Enhancing Text Retrieval: Overcoming the Limitations with Contextual Document Embeddings

Text retrieval in machine learning faces significant challenges in developing effective methods for indexing and retrieving documents. Traditional approaches relied on sparse lexical matching methods like BM25, which used n-gram frequencies. However, these statistical models have limitations in capturing semantic relationships and context. The primary neural method, a dual encoder architecture, encodes documents and queries into a dense latent space for retrieval. However, it needs to improve the ability to easily utilize previous corpus statistics such as inverse document frequency (IDF). This limitation makes neural models less adaptable to specific retrieval domains, as they need more context dependence than statistical models.

Researchers have made various attempts to address the challenges in text retrieval. Biencoder text embedding models like DPR, GTR, Contriever, LaPraDoR, Instructor, Nomic-Embed, E5, and GTE have been developed to improve retrieval performance. Some efforts have focused on adapting these models to new corpora at test time, proposing solutions such as unsupervised span-sampling, training on test corpora, and distillation from re-rankers. Moreover, other approaches include query clustering before training and considering contrastive batch sampling as a global optimization problem. Test-time adaptation techniques like pseudo-relevance feedback have also been explored, where relevant documents are used to enhance query representation.

Researchers from Cornell University have proposed an approach to address the limitations of current text retrieval models. Researchers argue that existing document embeddings lack context for targeted retrieval use cases and suggest that document embeddings should consider both the document itself and its neighboring documents. Two complementary methods are developed to achieve this, for creating contextualized document embeddings. The first method introduces an alternative contrastive learning objective that explicitly adds document neighbors into the intra-batch contextual loss.

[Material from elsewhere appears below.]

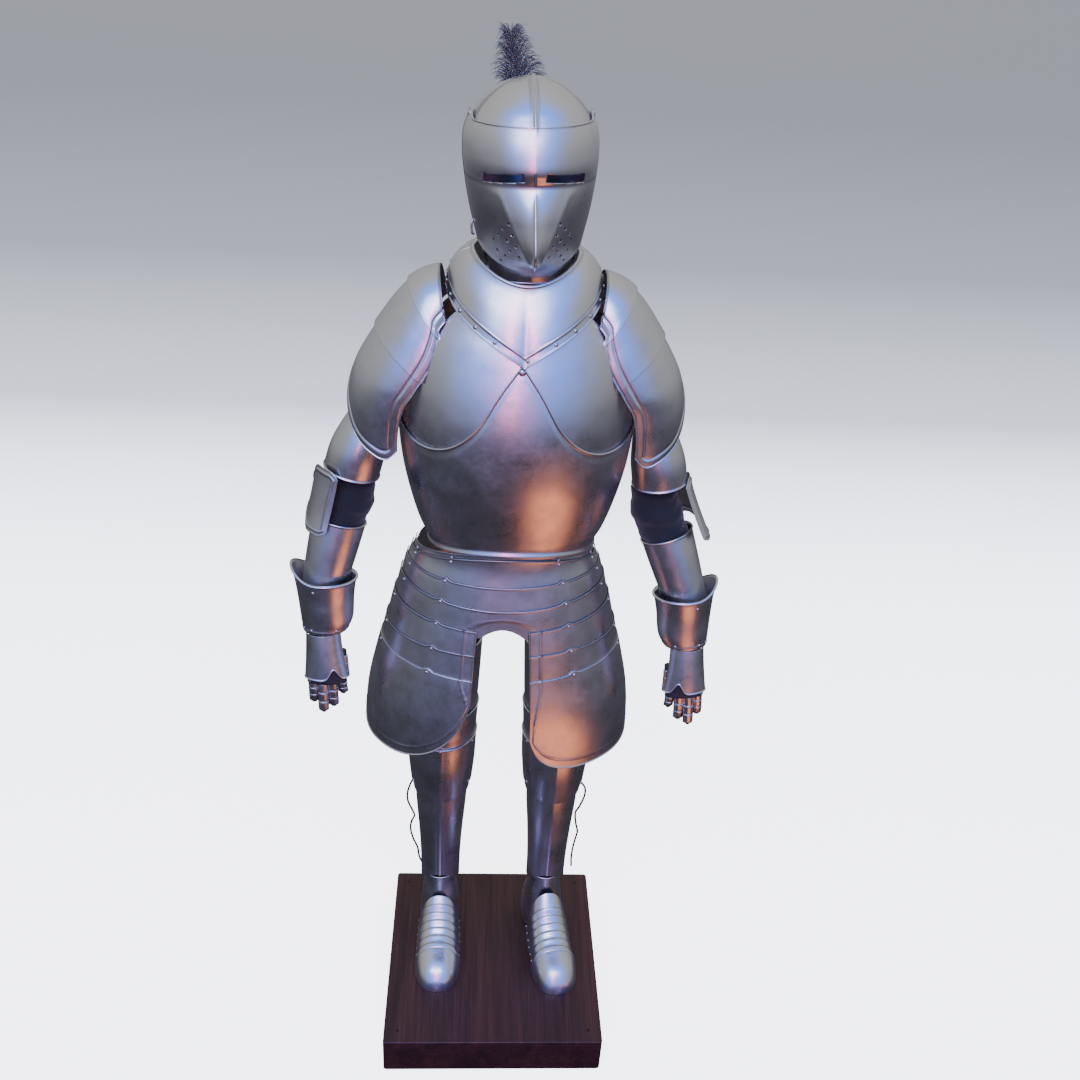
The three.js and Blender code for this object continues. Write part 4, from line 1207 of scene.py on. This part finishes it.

The second method presents a new contextual architecture that directly encodes neighboring document information into the representation. 

The proposed method utilizes a two-phase training approach: a large weakly-supervised pre-training phase and a short supervised phase. The initial setup to conduct experiments uses a small setting with a six-layer transformer, a maximum sequence length of 64, and up to 64 additional contextual tokens. This is evaluated on a truncated version of the BEIR benchmark, with various batch and cluster sizes. For the large setting, a single model is trained on sequences of length 512 with 512 contextual documents and evaluated on the full MTEB benchmark. The training data included 200M weakly supervised data points from internet sources and 1.8M human-written query-document pairs from retrieval datasets. The model uses NomicBERT as its backbone, with 137M parameters.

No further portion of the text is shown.